• **Written exercise**: Both the line containing "hide_parts(node)" and the line containing "upper side up." are to be reproduced exactly, along with every line between them, and nothing more.

• **Given records**:

START

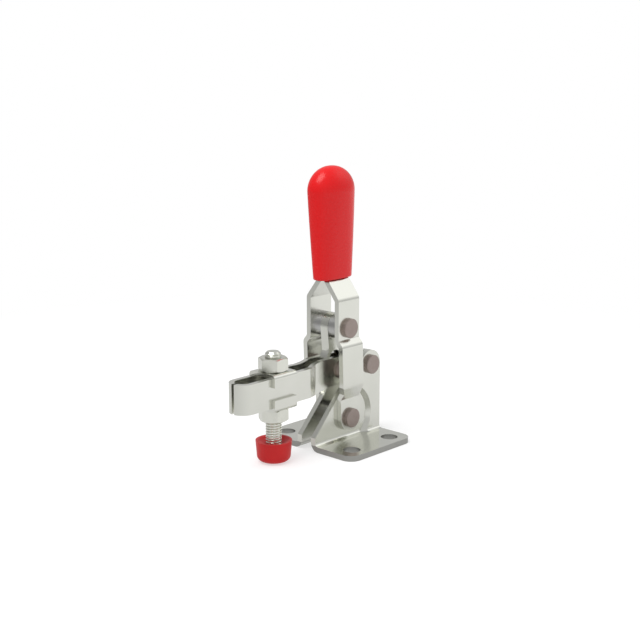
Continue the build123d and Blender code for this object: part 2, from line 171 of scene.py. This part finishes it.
class Finish:
    """The nodes of a new material, or of a new world."""

    def __init__(self, name, kept_in=None):
        self.owner = (bpy.data.materials if kept_in is None else kept_in).new(name)
        self.owner.use_nodes = True
        self.nodes = self.owner.node_tree.nodes
        self.links = self.owner.node_tree.links
        self.nodes.clear()

    def add(self, kind, settings, inputs, output=0):
        """Adds one node: its settings come first, then the values or links of its sockets."""
        node = self.nodes.new(kind)
        for key, value in settings.items():
            setattr(node, key, value)
        for key, value in inputs.items():
            if isinstance(value, Socket):
                self.links.new(value.link, node.inputs[key])
            else:
                node.inputs[key].default_value = value
        return Socket(self, node.outputs[output]) if node.outputs else None

    def place(self, scale=(1, 1, 1)):
        """Gives the place on the object, in metres, stretched by scale."""
        spot = self.add("ShaderNodeTexCoord", {}, {}, "Object")
        return self.add("ShaderNodeVectorMath", {"operation": "MULTIPLY"}, {0: spot, 1: scale})

    def noise(self, size_mm, detail=2.0, stretch=(1, 1, 1)):
        """Gives a soft noise from 0 to 1 whose patches are about size_mm wide."""
        scale = tuple(1000 / size_mm * part for part in stretch)
        return self.add(
            "ShaderNodeTexNoise",
            {"noise_dimensions": "3D"},
            {"Vector": self.place(scale), "Scale": 1.0, "Detail": detail, "Roughness": 0.5},
        )

    def mix(self, factor, first, second):
        """Mixes two colours."""
        return self.add("ShaderNodeMix", {"data_type": "RGBA"}, {0: factor, 6: first, 7: second}, 2)

    def part(self, vector, axis):
        """Gives one part of a vector: 0 for x, 1 for y, 2 for z."""
        return self.add("ShaderNodeSeparateXYZ", {}, {0: vector}, axis)

    def along(self, vector, direction):
        """Gives how far a vector goes in a direction."""
        inputs = {0: vector, 1: direction}
        return self.add("ShaderNodeVectorMath", {"operation": "DOT_PRODUCT"}, inputs, 1)

    def bump(self, height, strength, distance_mm):
        """Turns a height into a slight tilt of the surface."""
        return self.add(
            "ShaderNodeBump",
            {},
            {"Height": height, "Strength": strength, "Distance": distance_mm / 1000},
        )

    def glow(self, strength):
        """Gives a surface that shines white by itself."""
        return self.add("ShaderNodeEmission", {}, {"Color": white, "Strength": strength})

    def matte(self, level):
        """Gives a matte grey surface, which takes shadow."""
        return self.add("ShaderNodeBsdfDiffuse", {}, {"Color": (level, level, level, 1)})

    def both(self, first, second):
        """Adds two shaders."""
        return self.add("ShaderNodeAddShader", {}, {0: first, 1: second})

    def either(self, factor, first, second):
        """Mixes two shaders: the first at factor 0, the second at factor 1."""
        return self.add("ShaderNodeMixShader", {}, {0: factor, 1: first, 2: second})

    def surface(self, inputs):
        """Ends the material in one Principled surface."""
        shader = self.add("ShaderNodeBsdfPrincipled", {}, inputs)
        self.add("ShaderNodeOutputMaterial", {}, {"Surface": shader})
        return self.owner


def plated_sheet(name, rim=False):
    """Bright plated sheet: soft clouds in its grey and its gloss, a fine grain and rolling waves.

    With rim, the upright sides of the flange low down are duller and darker:
    fully where the normal's z is under 0.2, and fading out towards 0.53.
    """
    finish = Finish(name)
    clouds = finish.noise(9.0, 3.0)
    grain = finish.noise(0.5, 2.0, (1, 1, 3))
    wave = finish.noise(14.0, 1.0)
    colour = finish.mix(clouds, (0.66, 0.67, 0.61, 1), (0.75, 0.75, 0.70, 1))
    roughness = 0.22 + (clouds - 0.5) * 0.12 + (grain - 0.5) * 0.05
    if rim:
        facing = finish.add("ShaderNodeTexCoord", {}, {}, "Normal")
        level_mm = finish.part(finish.place((1000, 1000, 1000)), 2)
        upright = (1.6 - finish.part(facing, 2).math("ABSOLUTE", 0.0) * 3).clamp()
        # Darker, duller grey low on the flange's upright sides
        dark_rim = upright * ((dark_rim_below - level_mm) * 4).clamp()
        colour = finish.mix(dark_rim, colour, (0.36, 0.36, 0.34, 1))
        roughness = roughness + dark_rim * 0.15
    return finish.surface(
        {
            "Base Color": colour,
            "Metallic": 1.0,
            "Roughness": roughness,
            "Normal": finish.bump(wave * 0.8 + grain * 0.06, 0.35, 0.12),
        }
    )


def rivet_steel():
    """Satin rivet: pinkish grey, with the fine marks of the upsetting die."""
    finish = Finish("rivet_steel")
    marks = finish.noise(0.35, 3.0)
    clouds = finish.noise(2.5, 2.0)
    return finish.surface(
        {
            "Base Color": finish.mix(clouds, (0.31, 0.25, 0.225, 1), (0.38, 0.32, 0.295, 1)),
            "Metallic": 0.85,
            "Roughness": 0.42 + (marks - 0.5) * 0.2,
            "Normal": finish.bump(marks, 0.25, 0.05),
        }
    )


def ring_steel():
    """Turned ring: dull grey steel with fine lathe lines around it."""
    finish = Finish("ring_steel")
    lines = finish.noise(0.3, 2.0, (0.2, 3, 0.2))
    return finish.surface(
        {
            "Base Color": finish.mix(lines, (0.46, 0.46, 0.45, 1), (0.56, 0.56, 0.55, 1)),
            "Metallic": 1.0,
            "Roughness": 0.34 + (lines - 0.5) * 0.12,
            "Normal": finish.bump(lines, 0.2, 0.03),
        }
    )


def fastener_steel():
    """Bright plated nut and rod: a little lighter than the sheet, with a fine grain."""
    finish = Finish("fastener_steel")
    clouds = finish.noise(3.0, 2.0)
    grain = finish.noise(0.3, 2.0)
    return finish.surface(
        {
            "Base Color": finish.mix(clouds, (0.68, 0.69, 0.62, 1), (0.78, 0.78, 0.72, 1)),
            "Metallic": 1.0,
            "Roughness": 0.24 + (grain - 0.5) * 0.1,
            "Normal": finish.bump(clouds * 0.5 + grain * 0.1, 0.25, 0.05),
        }
    )


def grip_red():
    """Glossy moulded grip: an even signal red with a very fine orange peel."""
    finish = Finish("grip_red")
    peel = finish.noise(1.4, 2.0)
    tone = finish.noise(18.0, 2.0)
    return finish.surface(
        {
            "Base Color": finish.mix(tone, (0.76, 0.009, 0.011, 1), (0.79, 0.011, 0.013, 1)),
            "Roughness": 0.27 + (peel - 0.5) * 0.04,
            "Specular IOR Level": 0.27,
            "Normal": finish.bump(peel, 0.10, 0.004),
        }
    )


def cap_red_and_shade():
    """Red rubber: a duller red with a fine moulded grain, darker than the grip partly as its own
    colour and partly as painted shade.
    """
    finish = Finish("cap_red_and_shade")
    grain = finish.noise(0.5, 3.0)
    tone = finish.noise(6.0, 2.0)
    return finish.surface(
        {
            # Base red darker than the grip's: partly the rubber's own red, partly painted shade for
            # the cap's low, side-lit place
            "Base Color": finish.mix(tone, (0.56, 0.010, 0.012, 1), (0.68, 0.018, 0.018, 1)),
            "Roughness": 0.40 + (grain - 0.5) * 0.15,
            "Specular IOR Level": 0.3,
            "Normal": finish.bump(grain, 0.2, 0.06),
        }
    )


def paint(names, material):
    """Gives CAD pieces a material in place of their own."""
    for name in names:
        mesh = nodes[name].data
        mesh.materials.clear()
        mesh.materials.append(material)


def grid_mesh(name, points):
    """Makes a closed piece from a grid of points, rows along it and columns around it.

    Each face joins four neighbours and the last column joins the first. The first and the last
    row are points drawn together, and those become one vertex each.
    """
    index = np.arange(points.shape[0] * columns).reshape(-1, columns)
    following = np.roll(index, -1, axis=1)
    corners = [index[:-1], following[:-1], following[1:], index[1:]]
    faces = np.stack(corners, axis=-1).reshape(-1, 4)
    mesh = bpy.data.meshes.new(name)
    mesh.from_pydata(points.reshape(-1, 3).tolist(), [], faces.tolist())
    shape = bmesh.new()
    shape.from_mesh(mesh)
    bmesh.ops.remove_doubles(shape, verts=shape.verts, dist=join_distance)
    shape.to_mesh(mesh)
    shape.free()
    mesh.shade_smooth()
    mesh.set_sharp_from_angle(angle=radians(smooth_angle))
    piece = bpy.data.objects.new(name, mesh)
    bpy.context.scene.collection.objects.link(piece)
    return piece


def threaded_spindle():
    """Makes the M6 spindle with its hexagon head.

    The rod's radius is a wave of the height less the turn, so that it climbs one pitch in each
    turn: a flat crest half a pitch wide, and between crests a groove with straight sides. A cone
    over the end's chamfer caps it. The head's radius is half its width across flats over the
    cosine of the turn within one flat.
    """
    low, high = np.array(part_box("spindle")) * 1000
    head_top = low[2] + head_height
    turn = np.linspace(0, 2 * pi, columns, endpoint=False)
    heights = np.linspace(head_top, high[2], int((high[2] - head_top) * rod_rows_per_mm) + 1)
    phase = (heights[:, None] / thread_pitch - turn[None, :] / (2 * pi)) % 1.0
    groove = np.clip(np.abs(phase - 0.5) * 4 - 1, 0, 1)
    end_cone = rod_radius - rod_end_chamfer + (high[2] - heights)[:, None]
    rod = np.minimum(rod_radius - thread_depth * groove, end_cone)
    within_flat = (turn + pi / 6) % (pi / 3) - pi / 6
    hexagon = head_flats / 2 / np.cos(within_flat)
    drawn_in = np.zeros(columns)
    head = [drawn_in, hexagon - head_edge, hexagon, hexagon, hexagon - head_edge]
    head_levels = [low[2], low[2], low[2] + head_edge, head_top - head_edge, head_top]
    spread = np.array(head + list(rod) + [drawn_in])
    up = np.array(head_levels + list(heights) + [high[2]])[:, None] + drawn_in
    centre_x = (low[0] + high[0]) / 2
    points = np.stack([centre_x + spread * np.cos(turn), spread * np.sin(turn), up], axis=-1)
    return grid_mesh("threaded_spindle", points / 1000)


def moulded_grip():
    """Makes the grip: flat-sided at its mouth, rounder and wider upward, with a round dome.

    Each section is a superellipse. Its exponent, depth and breadth change evenly with height up
    to the widest place. Above that, the dome's sections shrink nearly with the cosine of the
    angle whose sine is the height, as on an ellipsoid. The mouth is a rounded lip around a
    shallow recess with a closed floor.
    """
    low, high = np.array(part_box("grip")) * 1000
    mouth, widest, top = low[2] + mouth_rise, high[2] - dome_height, high[2]
    turn = np.linspace(0, 2 * pi, columns, endpoint=False)
    share = np.linspace(0, 1, grip_body_rows + 1)[1:]
    arc = np.linspace(0, pi / 2, grip_dome_rows + 1)[1:]
    lip = np.array(lip_levels)
    body_levels = mouth + (widest - mouth) * share
    dome_levels = widest + (top - widest) * np.sin(arc)
    level = np.concatenate([mouth + lip, body_levels, dome_levels])
    growth = np.concatenate([np.zeros(lip.size), share, np.ones(arc.size)])
    size = np.concatenate([np.ones(lip.size + share.size), np.cos(arc) ** dome_power])
    inset = np.concatenate([lip_insets, np.zeros(share.size + arc.size)])

    def grown(pair):
        return pair[0] + pair[1] * growth

    depth = np.maximum(grown(grip_half_depth) * size - inset, 0)[:, None]
    breadth = np.maximum(grown(grip_half_breadth) * size - inset, 0)[:, None]
    power = 2 / grown(grip_exponent)[:, None]
    across, along = np.cos(turn)[None, :], np.sin(turn)[None, :]
    x = grown(grip_middle)[:, None] + depth * np.sign(across) * np.abs(across) ** power
    y = breadth * np.sign(along) * np.abs(along) ** power
    points = np.stack([x, y, level[:, None] + np.zeros_like(x)], axis=-1)
    return grid_mesh("moulded_grip", points / 1000)


def light_the_scene():
    """White room: a bright window high at the rear left, darker front right, soft lamp above.

    The room's strength is an even level, less a share of how far a direction goes to the front
    right, plus a lobe: the cosine to the window's direction, raised to its focus. The camera
    itself sees plain white.
    """
    scene = bpy.context.scene
    scene.view_settings.view_transform = "Standard"
    room = Finish("room", bpy.data.worlds)
    way = room.add("ShaderNodeTexCoord", {}, {}, "Generated")
    camera_ray = room.add("ShaderNodeLightPath", {}, {}, "Is Camera Ray")
    window = room.along(way, to_the_window).clamp() ** window_focus
    shade = room.along(way, to_front_right).clamp()
    strength = room_level - shade * room_shade + window * window_level
    lit = room.add("ShaderNodeBackground", {}, {"Color": white, "Strength": strength})
    plain = room.add("ShaderNodeBackground", {}, {"Color": white, "Strength": 1.0})
    room.add("ShaderNodeOutputWorld", {}, {"Surface": room.either(camera_ray, lit, plain)})
    scene.world = room.owner

    panel = bpy.data.lights.new("above", "AREA")
    panel.shape = "SQUARE"
    panel.size = lamp_width
    panel.energy = lamp_power
    lamp = bpy.data.objects.new("above", panel)
    lamp.location = lamp_place
    lamp.rotation_euler = (Vector(lamp_place) - Vector(lamp_aim)).to_track_quat("Z", "Y").to_euler()
    scene.collection.objects.link(lamp)


def lay_the_floor():
    """White floor that keeps a faint soft shadow near the clamp and goes on as plain white.

    For the camera, it turns from matte with some glow to plain white between 0.12 and 0.3 m from
    the middle. For other rays it is brighter at the rear left than at the front right.
    """
    across = (-floor_half, floor_half, floor_half, -floor_half)
    along = (-floor_half, -floor_half, floor_half, floor_half)
    mesh = bpy.data.meshes.new("floor")
    mesh.from_pydata([(x, y, floor_level) for x, y in zip(across, along)], [], [(0, 1, 2, 3)])
    floor = bpy.data.objects.new("floor", mesh)
    bpy.context.scene.collection.objects.link(floor)
    finish = Finish("floor_white")
    spot = finish.place()
    reach = finish.add("ShaderNodeVectorMath", {"operation": "LENGTH"}, {0: spot}, 1)
    far = ((reach - floor_near) * floor_fade_per_metre).clamp()
    rear = (finish.along(spot, to_rear_left) * mirrored_per_metre + mirrored_middle).clamp()
    camera_ray = finish.add("ShaderNodeLightPath", {}, {}, "Is Camera Ray")
    near = finish.both(finish.matte(seen_matte), finish.glow(seen_glow))
    seen = finish.either(far, near, finish.glow(1.0))
    front_glow, rear_glow = (finish.glow(strength) for strength in mirrored_glow)
    side_glow = finish.either(rear, front_glow, rear_glow)
    mirrored = finish.both(finish.matte(mirrored_matte), side_glow)
    shown = finish.either(camera_ray, mirrored, seen)
    finish.add("ShaderNodeOutputMaterial", {}, {"Surface": shown})
    mesh.materials.append(finish.owner)


place_camera()

sheets = [name for name in nodes if "_plate_" in name or "washer" in name]
paint([name for name in sheets if "base" not in name], plated_sheet("plated_sheet"))
paint([name for name in sheets if "base" in name], plated_sheet("plated_base", True))
paint([name for name in nodes if name.endswith("_rivet")], rivet_steel())
paint([name for name in nodes if "spacer" in name or "bush" in name], ring_steel())
bright = fastener_steel()
red = grip_red()
paint(["upper_nut", "lower_nut", "spindle"], bright)
paint(["grip"], red)
paint(["bumper_cap"], cap_red_and_shade())

for piece, node, body, slot, material in (
    (threaded_spindle(), "spindle", "spindle", "fastener_steel", bright),
    (moulded_grip(), "grip", "handle", "red_plastic", red),
):
    piece.data.materials.append(material)
    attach(piece, body)
    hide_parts(node)

light_the_scene()
lay_the_floor()
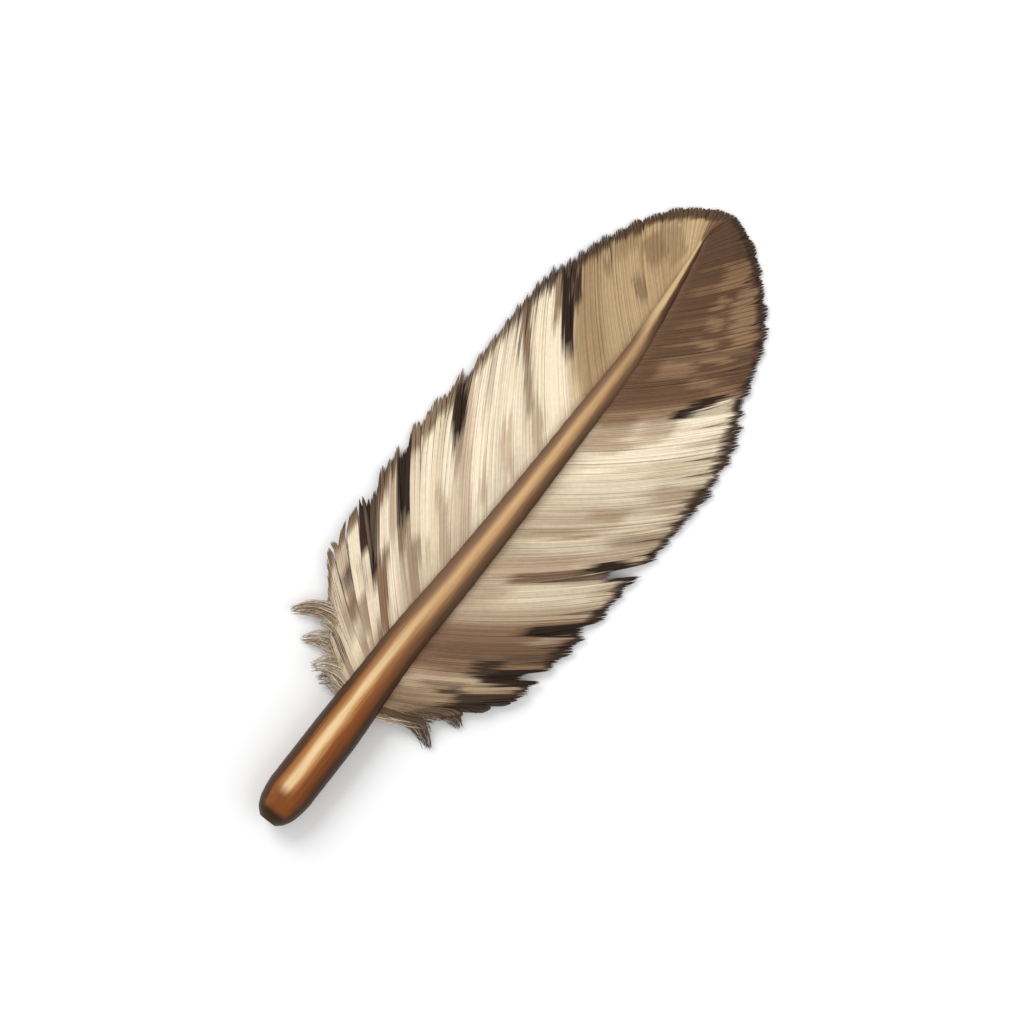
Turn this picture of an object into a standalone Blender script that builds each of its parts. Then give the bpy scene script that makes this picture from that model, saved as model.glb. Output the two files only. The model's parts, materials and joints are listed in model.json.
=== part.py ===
"""A shed wing feather of a large bird, lying on its underside with its upper side up.

It grew as one piece: a hollow quill that runs on as the tapering shaft, a vane on each side of the
shaft with its barbs gathered into locks, and loose downy tufts at the foot of both vanes.
+X runs from the quill's blunt end to the tip of the vane, +Y to the left vane and +Z up.
The origin is in the middle of the feather's length and width, on the surface that it lies on.
Driving sizes are in millimetres. x is measured from the quill's blunt end, y from the straight line
that the shaft bends about, and z from the surface.
"""

import math
import random

import bmesh
import bpy
import numpy as np

MM = 0.001

# Shaft: x, sideways place of its axis, height of its underside, width, depth
SHAFT = (
    (0.0, 2.4, 3.2, 4.6, 4.6),
    (1.6, 2.4, 1.6, 7.8, 7.8),
    (4.5, 2.4, 0.4, 10.2, 10.2),
    (9.0, 2.4, 0.0, 11.4, 11.0),
    (24.0, 2.4, 0.0, 11.4, 11.0),
    (36.0, 2.6, 1.0, 10.6, 9.8),
    (51.0, 2.9, 2.5, 9.4, 8.3),
    (75.0, 2.2, 4.2, 8.1, 6.9),
    (100.0, 1.9, 4.8, 7.0, 5.8),
    (122.0, 1.9, 4.3, 6.1, 4.8),
    (136.0, 2.0, 3.5, 5.2, 4.1),
    (148.0, 2.9, 2.5, 4.0, 3.2),
    (158.0, 4.0, 1.5, 2.7, 2.4),
    (167.0, 5.2, 0.8, 1.6, 1.6),
    (173.0, 6.1, 0.4, 0.9, 1.0),
)
SHAFT_SIDES = 16
SHAFT_RINGS = 30
GROOVE_SHARE = 0.22  # depth of the groove under the shaft, as a share of the shaft's depth
GROOVE_START, GROOVE_FULL = 38.0, 56.0
PIT_WIDTH_SHARE = 0.45  # the small pit in the blunt end, where the feather was fed as it grew
PIT_DEPTH = 2.5

# Vanes: x where a barb leaves the shaft, then x and y where it ends on the vane's outline
LEFT_BARBS = (
    (34.5, 41.0, 16.6),
    (38.3, 52.4, 25.6),
    (41.4, 61.5, 31.3),
    (45.4, 78.4, 32.0),
    (56.8, 90.2, 32.4),
    (70.5, 114.2, 31.0),
    (95.9, 137.3, 30.6),
    (118.0, 149.2, 27.5),
    (140.5, 161.2, 22.8),
    (157.0, 172.3, 16.0),
    (168.0, 178.3, 7.6),
    (172.3, 180.0, 3.0),
)
RIGHT_BARBS = (
    (34.5, 39.0, -12.6),
    (36.5, 43.9, -15.6),
    (38.3, 57.8, -26.9),
    (45.4, 66.6, -28.2),
    (56.8, 82.3, -30.6),
    (70.5, 101.6, -31.8),
    (91.2, 121.7, -32.8),
    (104.1, 134.7, -31.3),
    (118.0, 146.6, -26.2),
    (135.8, 160.5, -21.2),
    (150.0, 169.9, -13.6),
    (164.0, 177.2, -4.2),
    (172.3, 180.0, 3.0),
)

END

• **Result**:
    hide_parts(node)

light_the_scene()
lay_the_floor()
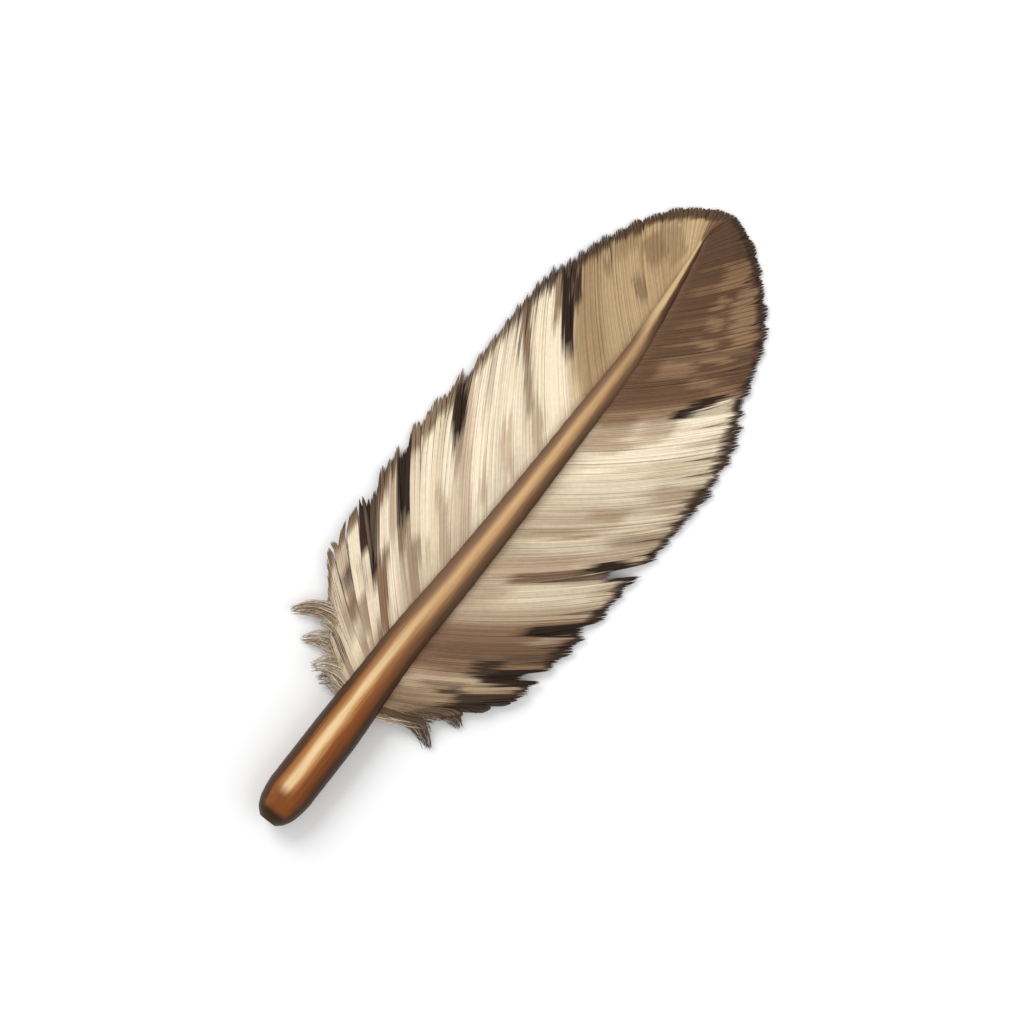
Turn this picture of an object into a standalone Blender script that builds each of its parts. Then give the bpy scene script that makes this picture from that model, saved as model.glb. Output the two files only. The model's parts, materials and joints are listed in model.json.
=== part.py ===
"""A shed wing feather of a large bird, lying on its underside with its upper side up.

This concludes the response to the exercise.